Definition
The information the brain receives from the body's sensory systems — primarily vision, the vestibular system (inner ear balance organs), and proprioception (the 'seat of the pants' sense from muscles, joints, and skin) — used to determine the body's position, motion, and orientation in space.
Plain English
The signals your eyes, inner ear, and body send to your brain so it can work out which way is up, whether you are moving, and how you are oriented.
Context Anchor
Seen in instrument flying discussions about spatial disorientation, especially when outside visual references are limited or missing.
Derivation
From Latin 'sensus' (feeling, perception) and 'percipere' (to take in, to grasp).

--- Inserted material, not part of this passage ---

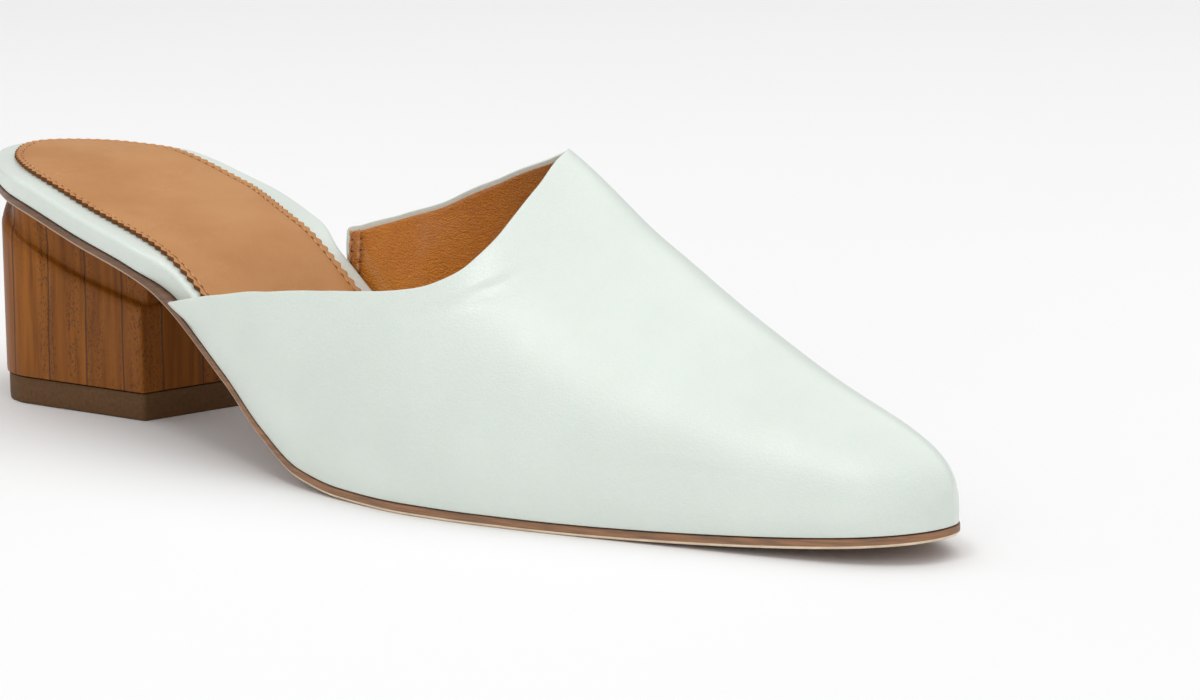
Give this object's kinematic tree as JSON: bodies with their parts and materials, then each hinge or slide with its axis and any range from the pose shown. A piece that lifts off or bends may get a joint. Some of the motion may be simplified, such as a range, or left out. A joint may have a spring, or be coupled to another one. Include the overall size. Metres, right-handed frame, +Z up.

Together they describe how the body takes in information from its surroundings — useful here because the chapter is about how those incoming signals can become unreliable in flight.
Why Pilots Care
Relying on these perceptions instead of instruments in clouds or low visibility commonly leads to spatial disorientation and loss of control.
Grounding Statement
If your body says the airplane is turning but the instruments show straight-and-level flight, the instruments are the more reliable source.
Intuition Check
Do not assume sensory perceptions are the same as facts. They are body signals, and in instrument flying those signals can be misleading.
Example Sentence 1
In instrument conditions, a pilot's sensory perceptions can suggest the aircraft is level when the instruments clearly show a turn.
Example Sentence 2
Spatial disorientation training teaches pilots to recognize when sensory perceptions no longer match the actual flight path.